* Information shown
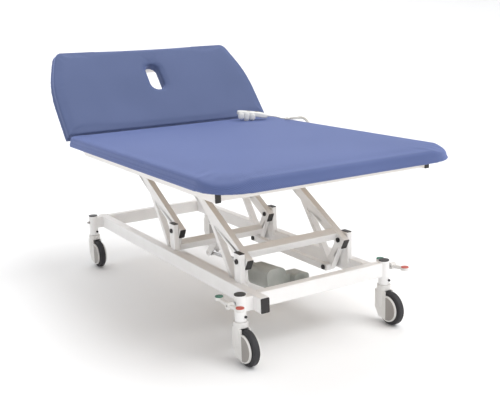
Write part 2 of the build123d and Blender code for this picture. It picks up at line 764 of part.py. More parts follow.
head_rail_bottom = pad_bottom - frame_skin - head_rail_height
strut_drop = head_rail_bottom - strut_hang
with BuildPart() as head_frame:
    with BuildSketch(head_lift.offset(head_rail_bottom)):
        with Locations((-head_frame_x, 235), (head_frame_x, 235)):
            Rectangle(25, 420)
        with Locations((0, strut_reach), (0, 437)):
            Rectangle(2 * head_frame_x, 25)
        with Locations((-446, 37.5), (446, 37.5)):
            Rectangle(132, 25)
    extrude(amount=head_rail_height)
    for side in (-1, 1):
        start = side * strut_lug_x - plate / 2
        lug_origin = head_lift.from_local_coords((start, 0, 0))
        with BuildSketch(Plane(origin=lug_origin, x_dir=head_lift.y_dir, z_dir=(1, 0, 0))):
            with Locations((strut_reach, head_rail_bottom - 12)):
                Rectangle(24, 34)
        extrude(amount=plate)
        pin_start = side * (strut_lug_x + plate / 2 + 1.5) - 1.5
        pin_origin = head_lift.from_local_coords((pin_start, 0, 0))
        with BuildSketch(Plane(origin=pin_origin, x_dir=head_lift.y_dir, z_dir=(1, 0, 0))):
            with Locations((strut_reach, strut_drop)):
                RegularPolygon(strut_pin_radius + 2, 6)
        extrude(amount=3)
    for side in (-1, 1):
        start = side * (hinge_plate_x - 6.5) - plate / 2
        plate_origin = head_lift.from_local_coords((start, 0, 0))
        with BuildSketch(Plane(origin=plate_origin, x_dir=head_lift.y_dir, z_dir=(1, 0, 0))):
            with BuildLine():
                Polyline((-6, 0), (-6, head_rail_bottom), (45, head_rail_bottom),
                         (45, head_rail_bottom + head_rail_height), (6, head_rail_bottom + head_rail_height),
                         (6, 0), close=True)
            make_face()
            Circle(6)
            Circle(3 + running_gap, mode=Mode.SUBTRACT)
        extrude(amount=plate)
save(head_frame.part, "head_frame")


# ---------------------------------------------------------------- gas strut under the head section
strut_top = head_lift.from_local_coords((0, strut_reach, strut_drop))
strut_run = Vector(strut_top.Y - strut_foot[0], strut_top.Z - strut_foot[1])
strut_length = strut_run.length


def strut_plane(distance):
    point = Vector(*strut_foot) + strut_run.normalized() * distance
    return Plane(origin=(0, point.X, point.Y), x_dir=(1, 0, 0), z_dir=(0, strut_run.X, strut_run.Y))


with BuildPart() as strut_cylinder:
    with BuildSketch(strut_plane(14)):
        Circle(strut_radii[0])
    extrude(amount=180)
    with BuildSketch(strut_plane(90)):
        Circle(strut_radii[1] + running_gap)
    extrude(amount=110, mode=Mode.SUBTRACT)
    with BuildSketch(across(-7, *strut_foot)):
        Circle(11)
    extrude(amount=14)
    with BuildSketch(strut_plane(5)):
        Rectangle(14, 16)
    extrude(amount=14)
    with BuildSketch(across(-8, *strut_foot)):
        Circle(strut_pin_radius + running_gap)
    extrude(amount=16, mode=Mode.SUBTRACT)
save(strut_cylinder.part, "strut_cylinder")

with BuildPart() as strut_rod:
    with BuildSketch(strut_plane(165)):
        Circle(strut_radii[1])
    extrude(amount=strut_length - 165 - 14)
    with BuildSketch(strut_plane(strut_length - 20)):
        Rectangle(14, 16)
    extrude(amount=30)
    with BuildSketch(across(-10, strut_top.Y, strut_top.Z)):
        Circle(strut_pin_radius + running_gap)
    extrude(amount=20, mode=Mode.SUBTRACT)
save(strut_rod.part, "strut_rod")


# ---------------------------------------------------------------- handset and its curly cord
heading = Vector(cos(radians(handset_heading)), sin(radians(handset_heading)), 0)
upright = Vector(0, 0, 1)
level_part = cos(radians(handset_tilt))
tilted_part = sin(radians(handset_tilt))
handset_lie = Plane(
    origin=handset_centre,
    x_dir=heading * level_part - upright * tilted_part,
    z_dir=heading * tilted_part + upright * level_part,
)
with BuildPart() as handset_body:
    with BuildSketch(handset_lie.offset(-handset_size[2] / 2)):
        RectangleRounded(handset_size[0], handset_size[1], radius=20)
    extrude(amount=handset_size[2])
    with BuildSketch(handset_lie.offset(handset_size[2] / 2 - 5)):
        with Locations(*button_spots):
            Circle(button_radius + 0.4)
    extrude(amount=6, mode=Mode.SUBTRACT)
save(handset_body.part, "handset_body")

for number, spot in enumerate(button_spots, start=1):
    with BuildPart() as button:
        with BuildSketch(handset_lie.offset(handset_size[2] / 2 - 3)):
            with Locations(spot):
                Circle(button_radius)
        extrude(amount=5)
    save(button.part, f"handset_button_{number}")


def hook_drop(x):
    """How far below the handset's back the cushion lies, at a place along the handset."""
    height = handset_lie.from_local_coords((x, 0, -handset_size[2] / 2)).Z
    return -(height - cushion_top - 1.0) / cos(radians(handset_tilt)) + 1.5


# hooks under the handset's front edge: it stands on the deepest one
with BuildPart() as handset_hooks:
    for x, share in hook_places:
        hook_plane = Plane(origin=handset_lie.from_local_coords((x, 0, -handset_size[2] / 2)),
                           x_dir=handset_lie.y_dir, z_dir=handset_lie.x_dir)
        with BuildSketch(hook_plane):
            with BuildLine():
                drop = hook_drop(x + hook_width / 2) * share
                Polyline((-20, -0.1), (-28, -0.1), (-28, drop), (6, drop), (6, drop + 7), (-20, drop + 7),
                         close=True)
            make_face()
        extrude(amount=hook_width)
save(handset_hooks.part, "handset_hooks")

relief_start = handset_lie.from_local_coords((handset_size[0] / 2, 0, -4))
lead_start = relief_start + handset_lie.x_dir * relief_length
with BuildPart() as strain_relief:
    with BuildSketch(Plane(origin=relief_start, z_dir=handset_lie.x_dir)):
        Circle(6.5)
    with BuildSketch(Plane(origin=lead_start, z_dir=handset_lie.x_dir)):
        Circle(3.6)
    loft()
save(strain_relief.part, "strain_relief")


def cord_path(points, diameter):
    """Straight runs joined by arcs as large as the runs allow, and the radii used."""
    radii = []
    for before, corner, after in zip(points, points[1:], points[2:]):
        run_in = Vector(*corner) - Vector(*before)
        run_out = Vector(*after) - Vector(*corner)
        half_turn = radians(run_in.get_angle(run_out) / 2)
        radii.append(0.45 * min(run_in.length, run_out.length) / tan(half_turn))
    print("radii in diameters", [round(radius / diameter, 1) for radius in radii])
    return radii


lead_points = [
    tuple(lead_start),
    tuple(lead_start + handset_lie.x_dir * 14),
    (500.0, 315.5, 818.0),
    (507.5, 300.0, 813.5),
    (509.5, 282.0, 812.0),
    (508.0, 264.0, 813.8),
]
lead_radii = cord_path(lead_points, cord_diameter)
with BuildPart() as handset_lead:
    with BuildLine() as lead_line:
        FilletPolyline(*lead_points, radius=lead_radii)
    with BuildSketch(Plane(origin=lead_points[0], z_dir=lead_line.line % 0)):
        Circle(cord_diameter / 2)
    sweep()
save(handset_lead.part, "handset_lead")

coil_points = [
    (508.0, 264.0, 813.8),
    (521.0, 240.0, 815.0),
    (543.0, 225.0, 814.4),
    (566.0, 219.0, 815.6),
    (589.0, 216.5, 816.5),
    (614.0, 214.5, 806.0),
    (634.0, 212.5, 782.0),
    (642.0, 210.5, 749.0),
    (643.0, 208.5, 712.0),
    (640.0, 206.5, 676.0),
    (631.4, 205.0, 644.0),
    (608.0, 204.0, 620.6),
    (576.0, 203.0, 612.0),
    (544.0, 202.0, 620.6),
    (520.6, 201.0, 644.0),
    (512.8, 200.5, 664.0),
    (512.5, 200.0, 684.0),
]
coil_radii = cord_path(coil_points, coil_diameter)
with BuildPart() as handset_coil:
    with BuildLine() as coil_line:
        FilletPolyline(*coil_points, radius=coil_radii)
    with BuildSketch(Plane(origin=coil_points[0], z_dir=coil_line.line % 0)):
        Circle(coil_diameter / 2)
    sweep()
save(handset_coil.part, "handset_coil")

# each tube's volume against its section times its length shows that the sweep is sound
for name, part, line, diameter in (
    ("lead", handset_lead.part, lead_line, cord_diameter),
    ("coil", handset_coil.part, coil_line, coil_diameter),
):
    length = sum(edge.length for edge in line.edges())
    ratio = part.volume / (length * pi * (diameter / 2) ** 2)
    print(f"{name} length {length:.1f} mm, volume over section times length {ratio:.4f}")

with BuildPart() as cord_gland:
    with BuildSketch(Plane.XY.offset(gland_foot[2])):
        with Locations(gland_foot[:2]):
            Circle(10)
    extrude(amount=top_tube_z - top_rail_size[1] / 2 - gland_foot[2])
save(cord_gland.part, "cord_gland")
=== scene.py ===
"""Looks of a two-section electric treatment table: upholstery, paint, plastics and cord.

Metres throughout, in the CAD model's frame: foot at -Y, head at +Y, floor at z = 0.
"""
import json
from math import acos, atan2, ceil, copysign, cos, hypot, pi, radians, sin, tau

import bmesh
import bpy
from mathutils import Matrix, Vector


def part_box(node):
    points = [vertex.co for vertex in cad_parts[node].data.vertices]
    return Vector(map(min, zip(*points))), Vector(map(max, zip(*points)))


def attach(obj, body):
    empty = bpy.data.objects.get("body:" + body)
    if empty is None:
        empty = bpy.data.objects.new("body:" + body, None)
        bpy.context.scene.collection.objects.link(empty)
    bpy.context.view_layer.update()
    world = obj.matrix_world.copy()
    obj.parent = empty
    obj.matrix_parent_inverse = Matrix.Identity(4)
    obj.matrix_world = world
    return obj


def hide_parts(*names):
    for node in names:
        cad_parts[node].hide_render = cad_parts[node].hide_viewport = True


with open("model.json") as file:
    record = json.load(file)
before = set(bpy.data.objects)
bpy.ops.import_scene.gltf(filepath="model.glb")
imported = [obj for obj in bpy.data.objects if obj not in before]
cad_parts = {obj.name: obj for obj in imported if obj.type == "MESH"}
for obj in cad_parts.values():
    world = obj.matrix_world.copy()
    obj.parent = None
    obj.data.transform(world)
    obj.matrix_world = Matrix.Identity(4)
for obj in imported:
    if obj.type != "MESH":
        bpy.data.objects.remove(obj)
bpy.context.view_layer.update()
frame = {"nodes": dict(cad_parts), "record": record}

corners = ("front_left", "front_right", "rear_left", "rear_right")
nodes = frame["nodes"]
body_of = {node: body for body, members in frame["record"]["behaviour"]["bodies"].items() for node in members}
slot_of = {row["node"]: row["material_slot"] for row in frame["record"]["subparts"]}
joint_places = {joint["name"]: Vector(joint["pos_m"])
                for joint in frame["record"]["behaviour"]["joints"] if "pos_m" in joint}

# ---------------------------------------------------------------- sizes and places
camera_place = (-1.867, -3.279, 1.357)
camera_azimuth = radians(31.18)
camera_elevation = radians(13.16)
camera_roll = radians(-1.89)
camera_lens = 57.14                        # on a 36 mm sensor

head_angle = radians(50)
weave_pitch = 0.0045
weave_turn = radians(-40)                  # the two threads cross on top and on the foot edge
weave_leans = (radians(34), radians(146))
foot_corner_radius = 0.160
corner_drop = 0.024                        # how far the cover is pressed down at the foot corners

handset_size = (0.168, 0.062, 0.026)
handset_centre = Vector((0.378, 0.376, 0.841))
handset_heading = radians(-25)
handset_tilt = radians(7)
relief_length = 0.024

wire_diameter = 0.005
coil_diameter = 0.016
coil_pitch = 0.0078                        # along the route, between one turn and the next
points_per_turn = 12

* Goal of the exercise
Return every line in the listing that contains the word "record".

* Output below
    record = json.load(file)
frame = {"nodes": dict(cad_parts), "record": record}
body_of = {node: body for body, members in frame["record"]["behaviour"]["bodies"].items() for node in members}
slot_of = {row["node"]: row["material_slot"] for row in frame["record"]["subparts"]}
                for joint in frame["record"]["behaviour"]["joints"] if "pos_m" in joint}